Give up, stuff your face with everything you want and then you feel miserable both physically and emotionally.

This false morality of “I’m good if I eat these foods and bad if I eat those foods” has done us no favors. In order for this relationship to work, we need to make peace with ALL food. And it starts with understanding and believing this truth:

Food is not the enemy. It is not good versus bad. You are not virtuous or sinful based on what you ate today. It has no actual power over you. It’s just food. Sure, there are foods that make your body feel better than others (and that is highly individual mind you). But it’s still… just food.91E0HB20F8apples

Isn’t that a freeing thought?!?

Or are you more like me and thinking, “I can’t think this way or I’ll for sure just let myself go and live on Lucky Charms and pizza!” ? 🙂

This is where I’m going to ask you to trust the process. Start small by dropping the guilt and allowing yourself to just enjoy food again. In other words: Have the pizza. Enjoy the pizza. Move on with life. Have the salad. Enjoy the salad. Move on with life. Ate a little too much? OK. Noted. Moving on.

I think you’ll be surprised by how these things actually level out as you take away the good and bad categories. Over time, the urge to binge will fade because you’re no longer coming from a place of deprivation, but from a place of I can have this whenever I want.

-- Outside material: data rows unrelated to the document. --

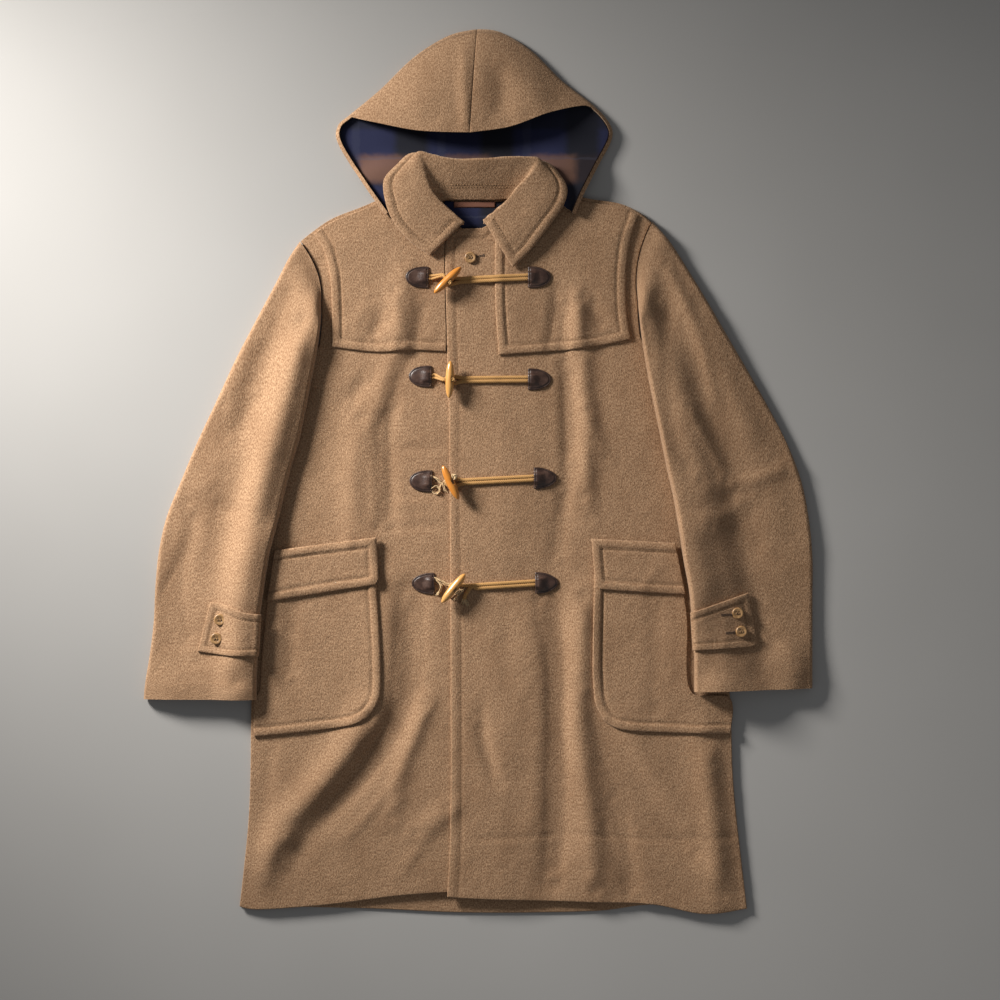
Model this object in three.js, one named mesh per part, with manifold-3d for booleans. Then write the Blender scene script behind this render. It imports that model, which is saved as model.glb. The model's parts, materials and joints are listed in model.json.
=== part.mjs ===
// A wool duffle coat laid out flat, face up, with its hood spread above the collar.
// Millimetres, +Z up. The hood points to +Y, the coat's own left side is at +X, and z = 0 is the surface
// that it lies on. Every piece is a wall of cloth. Pieces that lie on each other share one lattice of
// points, moved out by their thickness.
import * as THREE from "three";
import { mergeVertices } from "three/addons/utils/BufferGeometryUtils.js";
import Module from "manifold-3d";

const wasm = await Module();
wasm.setup();

// Driving dimensions: cloth, air and gaps
const CLOTH = 3; // thick wool melton, one layer
const LINING = 1; // woven lining
const SLEEVE_WALL = 4; // melton with the sleeve's own lining
const SLEEVE_AIR = 3.4; // between the two walls of a flattened sleeve
const COLLAR_WALL = 4; // two layers of melton, pressed
const PATCH = 2.2; // leather
const GAP = 0.3; // at seams and between layers
const LAYER = CLOTH + GAP; // one more cloth on top
const BODY_AIR = 2.4; // between the back and a front that lies easily
const CORD = 5.2; // braided loop cord
const TOGGLE_CORD = 4.4;
const TOGGLE_LENGTH = 51;
const TOGGLE_RADIUS = 5.8;
const BUTTON_RADIUS = 8;
const BUTTON_THICK = 3.2;
const HOOD_RISE = 26; // air under the hood's upper layer at its mouth
const ARMHOLE_GAP = 1; // between the armhole's edge and the sleeve
const CUFF_GAPE = 5; // how much further a cuff stands open
const UNDERLAP = 28; // x of the hidden front edge, under the other front
const HEAD_BOW = 9; // how far the head of each sleeve bows into the armhole
const EASE_WIDTH = 45; // a front sinks to its side seam over this width
const COLLAR_BULGE = 2; // how far the collar's fall curves up between its roll and its edge
const PATCH_WIDTH = 32; // leather patches
const PATCH_HEIGHT = 30;
const TAB_GAP = 0.4; // under a cuff tab
const CORD_GAP = 0.5; // under and round a cord
const STRAND = CORD / 2 + 0.3; // each strand of a loop beside its middle line
const LOOP_SPREAD = 5.4; // the same where the loop opens round the toggle's cord
const BODY_CELL = { x: 32, y: 40 }; // lattice of the body panels
const HOOD_CELL = { x: 28, y: 26 }; // lattice of the hood
const OUTLINE_STEP = 36; // between the points of a smooth outline

// Outlines: runs of [x, y]. A run of two is straight, a longer one is a smooth curve, and runs meet at
// corners.
const SHOULDER_RIGHT = [[-244, 316], [-228, 329], [-200, 348], [-155, 366], [-106, 388]];
const SHOULDER_LEFT = [[106, 390], [146, 376], [193, 368], [220, 356], [238, 342]];
const SIDE_RIGHT = [
  [-219, 172], [-252, 118], [-291, -60], [-309, -200], [-313, -330], [-316, -470], [-329, -600],
];
const SIDE_LEFT = [[223, 184], [258, 112], [303, -60], [336, -200], [347, -320], [352, -440], [370, -603]];
const HEM_RIGHT = [[-329, -600], [-302, -604], [-206, -597], [-111, -585], [-44, -580]];
const HEM_LEFT = [[-43, -586], [3, -589], [157, -594], [240, -597], [310, -610], [370, -603]];
const HEM_BACK = [[-329, -600], [-159, -603], [-16, -609], [157, -607], [240, -598], [370, -603]];
const FRONT_EDGE = [[-43, 324], [-46, 300], [-43, 167], [-40, 29], [-38, -344], [-39, -500], [-43, -586]];
const NECK_RIGHT = [[-106, 388], [-80, 370], [-58, 357], [-36, 343], [-23, 334]];
const NECK_LEFT = [[5, 334], [22, 343], [48, 360], [78, 376], [106, 390]];
const NECK_BACK = [[-106, 388], [-60, 378], [0, 374], [60, 378], [106, 390]];

const YOKE_RIGHT = [
  [[-227, 326], [-214, 306], [-205, 273], [-202, 236], [-201, 170]],
  [[-201, 170], [-136, 163], [-92, 166], [-49, 164]],
  [[-49, 164], [-49, 330]],
  [[-49, 330], [-49, 346], [-78, 366], [-108, 384], [-155, 362], [-200, 344], [-227, 326]],
];
const YOKE_LEFT = [
  [[23, 338], [23, 236], [28, 159]],
  [[28, 159], [140, 168], [210, 181]],
  [[210, 181], [204, 219], [203, 266], [208, 313], [220, 352]],
  [[220, 352], [193, 364], [146, 371], [110, 384], [80, 372], [50, 356], [23, 338]],
];
const POCKET_RIGHT = [
  [[-283, -116], [-145, -100]],
  [[-145, -100], [-140, -160]],
  [
    [-140, -160], [-135, -235], [-134, -295], [-139, -320], [-152, -338], [-175, -349], [-224, -357],
    [-309, -366],
  ],
  [[-309, -366], [-309, -316]],
  [[-309, -316], [-299, -314]],
  [[-299, -314], [-297, -240], [-283, -116]],
];
const POCKET_LEFT = [
  [[160, -102], [272, -106]],
  [[272, -106], [287, -200], [291, -305]],
  [[291, -305], [346, -309]],
  [[346, -309], [347, -362]],
  [[347, -362], [260, -360], [199, -356], [174, -345], [162, -323], [158, -295], [157, -250], [160, -102]],
];
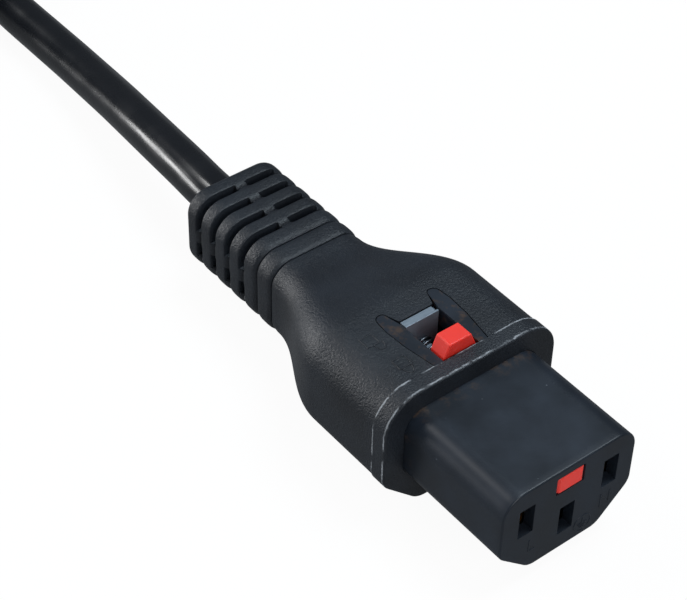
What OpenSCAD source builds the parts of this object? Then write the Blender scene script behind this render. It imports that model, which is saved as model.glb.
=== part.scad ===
/* Locking C13 appliance connector on a 1 m lead, with a C14 plug on the lead's far end.
   The connector lies flat: +X is the way it mates, +Z is up, and the origin is under its middle. */

/* [Nose] */
// Width of the nose that enters the inlet
nose_w = 22.1; // [21.9:0.1:22.4]
// Height of the nose
nose_h = 14.9; // [14.7:0.1:15.1]
// Length of the nose in front of the flange
nose_l = 18.5; // [17.5:0.5:19]
// Rounding of the nose's two top corners
nose_top_r = 3.3; // [2.5:0.1:3.6]
// How far along the bottom each lower corner is cut
nose_cut_y = 5.3; // [4.6:0.1:5.6]
// How far up the side each lower corner is cut
nose_cut_z = 5.0; // [4.6:0.1:5.4]
// Rounding where the cut corners meet the bottom and the sides
nose_cut_r = 2.6; // [1:0.2:3]

/* [Contacts] */
// Distance from the live slot's centre to the neutral slot's centre
contact_pitch = 14; // [13.9:0.1:14.1]
// Height of the live and neutral slots' centres above the nose's centre
line_z = 1.9; // [1.8:0.1:2]
// How far the earth slot's centre lies below the other two
earth_drop = 4; // [3.9:0.1:4.1]
// Width of each slot in the face
slot_w = 2.5; // [2.3:0.1:2.6]
// Height of each slot in the face
slot_h = 4.9; // [4.6:0.1:5]
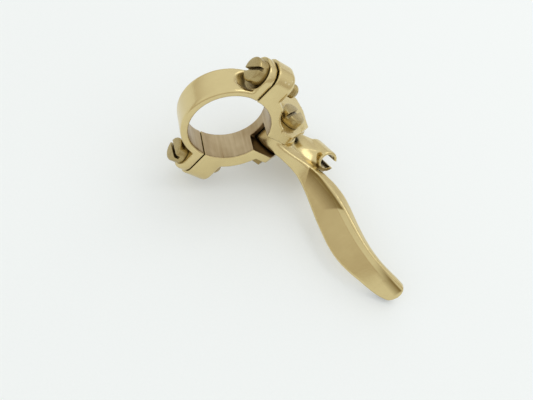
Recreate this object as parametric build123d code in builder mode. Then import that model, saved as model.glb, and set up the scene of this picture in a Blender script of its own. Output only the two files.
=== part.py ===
from build123d import *
import math
import os

# Handlebar control lever: two-piece ring clamp, slotted fork and a dog-leg finger lever

os.makedirs("parts", exist_ok=True)

# Handlebar and ring clamp (millimetres)
bar_diameter = 22.2
bore_radius = bar_diameter / 2 + 0.05
ring_width = 9.4
body_band_radius = 15.0
cap_band_radius = 13.3
parting_gap = 0.5

# Clamp ears either side of the bar on the parting line, cast a little low of its centre
ear_centre = 16.8
ear_shift = -0.4
cap_ear_end = 20.9
body_ear_end = 21.6
ear_corner_radius = 3.9
ear_edge_radius = 1.5
body_ear_length = 12.0
upper_ear_depth = 6.3
lower_ear_depth = 7.6
cap_ear_depth = 2.8
cap_relief_radius = 5.2
upper_seat_depth = 2.2
upper_seat_radius = 4.2

# Clamp screws, M4 slotted cheese head
clamp_screw_diameter = 4.0
clamp_screw_tip = 10.2
clamp_head_diameter = 6.8
clamp_head_height = 3.1
tapped_slack = 0.04
clearance_hole = 4.4

# Fork on the clamp body: cheeks above and below the lever
fork_top = 6.3
fork_bottom = -5.6
fork_rear = -16.8
fork_corner = 17.5
fork_outer = 27.0
fork_corner_radius = 1.2
slot_half = 2.9
slot_web = -1.0
slot_radius = 6.6
neck_scallop_out = 15.5
neck_scallop_side = 14.5
neck_scallop_radius = 7.5

# Pivot screw, M5 slotted cheese head, and its hexagon nut
pivot_along = -3.6
pivot_out = 18.5
pivot_diameter = 5.0
pivot_bore_slack = 0.1
pivot_head_diameter = 7.3
pivot_head_height = 3.1
pivot_recess_diameter = 11.2
pivot_recess_depth = 0.4
nut_width = 8.0
nut_height = 4.2
nut_turn = 12.0
pivot_tail = 0.6

# Screw driver slots
driver_slot_width = 1.2
driver_slot_depth = 1.3
upper_slot_turn = 45.0
lower_slot_turn = 5.0
pivot_slot_turn = 132.0

# Cable stop at the rear of the fork
stop_out = 31.5
stop_side = -2.4
stop_radius = 3.6
stop_front = -12.4
stop_seat_diameter = 5.2
stop_seat_depth = 3.0
wire_hole_diameter = 2.4

# Lever hub and arm plate
hub_radius = 6.0
hub_half = 2.75
plate_bottom = -2.5
plate_top = 0.9
arm_rear = -8.2
ramp_start = 25.0
ramp_end = 33.2

# Nipple barrel: open mouth forward, tilted up, wire slot facing outward
barrel_rear = (-3.9, 33.8, 0.8)
barrel_tilt = 22.0
barrel_length = 9.5
barrel_radius = 3.25
nipple_bore_radius = 2.2
nipple_bore_depth = 7.4
wire_slot_width = 2.0

# Finger blade: direction of its tip from the bar's line, and depth enough to clear its palm swell
tip_turn = 65.0
blade_depth = 9.0

# Lever plane: leans back from horizontal when the bar lies level along X
lean = math.radians(31.0)
pivot_direction = (0, math.sin(lean), math.cos(lean))
outward = (0, math.cos(lean), -math.sin(lean))
lever_plane = Plane(origin=(0, 0, 0), x_dir=(1, 0, 0), z_dir=pivot_direction)
bar_plane = Plane(origin=(0, 0, 0), x_dir=outward, z_dir=(1, 0, 0))
ear_plane = Plane(origin=(0, 0, 0), x_dir=pivot_direction, z_dir=outward)


def place(along, out, side):
    """Point from distances along the bar, outward from it, and toward the pivot head."""
    return lever_plane.from_local_coords(Vector(along, out, side))


half_gap = parting_gap / 2
upper_ear = ear_centre + ear_shift
lower_ear = -ear_centre + ear_shift
half_width = ring_width / 2
pivot_seat = fork_top - pivot_recess_depth
nut_seat = fork_bottom
pivot_end = nut_seat - nut_height - pivot_tail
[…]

More importantly, instead of making decisions based on what you think you should be eating, you can actually start choosing based on what your body is telling you. You do have a choice! Food is not in control. You are. There’s no better expert on you than your own body. Trust it!

“Experts agree that we were born with the ability to eat based on our body’s cues. But often, we train ourselves to ignore what our body is telling us because it doesn’t fall in line with what we feel like we “should” eat—or what others are telling us we should be eating.”